Before discussing how the discharge characteristics are measured, some more information about their use is appropriate.

8.1.2 Interpretation of Resource Behaviour from the Discharge Characteristics

The maximum wellhead pressure is a function of the resource and the fluid composition. The shape of the discharge characteristics together with the downhole measurements described in Chap. 6 can provide more information about the physics of the flow in the formations. In making this assessment the heat loss from the flow as it passes up the well can be ignored as a first estimate, as can the reduction in specific enthalpy by work done against gravity. Several circumstances can occur:

  1. (a)

    The well produces from only one liquid-filled formation at a temperature significantly below saturation. The flow flashes on its way up the well, and this takes place over the whole range of wellhead pressures obtainable. The specific enthalpy of the discharge remains constant with wellhead pressure.

  2. (b)

    The well produces from a formation at or only just below saturation temperature, so the fluid flashes in the formation as a result of the pressure reduction. The pressure reduction works its way radially outwards from the well, and as it does so the saturation temperature in the fluid falls. Whereas before production began the rock and fluid were at the same temperature, the fluid is now cooler, so there is the potential for the fluid to gain heat from the formation. The temperature difference driving this heat transfer is greatest at the sandface, where the pressure is the lowest. The specific enthalpy of the discharge will increase if heat transfer takes place, which accounts for the term “flowing enthalpy” to describe discharge specific enthalpy, a reminder that it may not be the specific enthalpy of the undisturbed fluid in the formation. Under these circumstances the well is said to produce “excess enthalpy”, which is expected to be highest at low wellhead pressure.

  3. (c)

    The fluid in the formation flashes as in (b), but the steam is able to move towards the well faster than the water—the steam (strictly, the combination of formation and steam) is said to have a higher relative permeability than the liquid water. The discharge has a higher specific enthalpy than the downhole pre-discharge measurements indicated for the producing formation and the well again has excess enthalpy.

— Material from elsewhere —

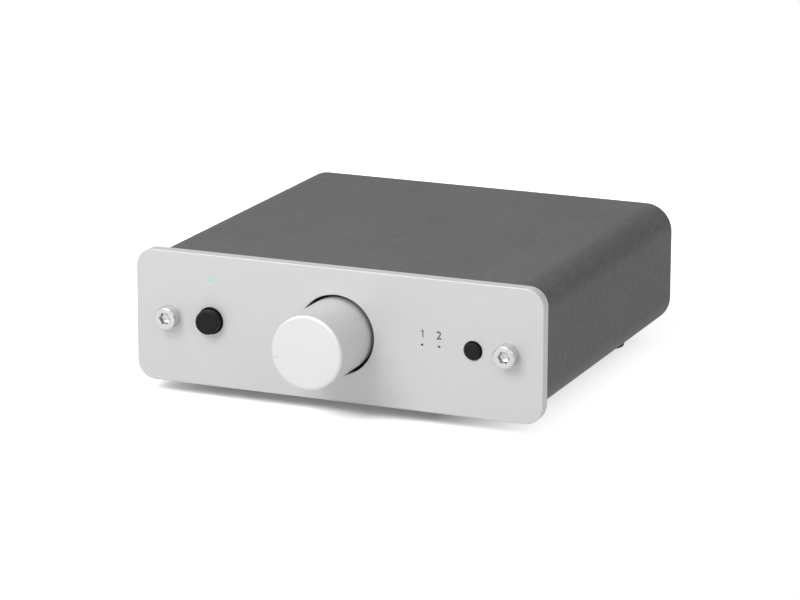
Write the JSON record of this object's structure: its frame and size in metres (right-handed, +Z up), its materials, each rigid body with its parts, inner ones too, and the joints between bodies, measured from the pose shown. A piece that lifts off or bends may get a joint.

Examples of wells exhibiting excess enthalpy were given by Menzies et al. [1982] and by Lovelock et al. [1982].

When the well has two or more production zones, the discharge characteristics are more difficult to interpret because the proportion of flow coming from each zone is a variable. The flow from each is governed by the pressure in the well at the zone. But these pressures are not independent; they form part of a non-linear distribution up the well which is linked to the specific enthalpy and mass flow rate of the discharge from the zones. This distribution changes in a complicated way with these four variables. Grant et al. [1979] give an example of a well penetrating two production zones, the upper one producing dry steam and the lower one being liquid filled. Suppose the lower zone has a high temperature and is capable of producing a high flow rate. The well stands shut with the upper section steam or gas filled because it is connected to the steam zone; below that depth the well is liquid filled. When the well is opened only enough to allow a small discharge rate, the pressure gradient in the well below the steam zone is unaffected—to enable the lower zone to discharge the liquid column must flash and reduce its density and hence the sandface pressure, and this calls for a major reduction in wellhead pressure. At low flow rates (wellhead pressure just a little below the shut value) the discharge will thus be from the steam zone only and the discharge specific enthalpy will be that of steam at the formation pressure. When the well is fully opened and the lower zone begins to produce, the discharge specific enthalpy will tend towards that of the lower zone liquid. The specific enthalpy discharge characteristic will change accordingly. This emphasises the importance of good well measurements and interpretation prior to discharge. In passing, note that in some wells of this type, the wellhead pressure cannot be lowered sufficiently to make the lower zone discharge by simply opening the valve without some encouragement of the type described in Sect. 6.5.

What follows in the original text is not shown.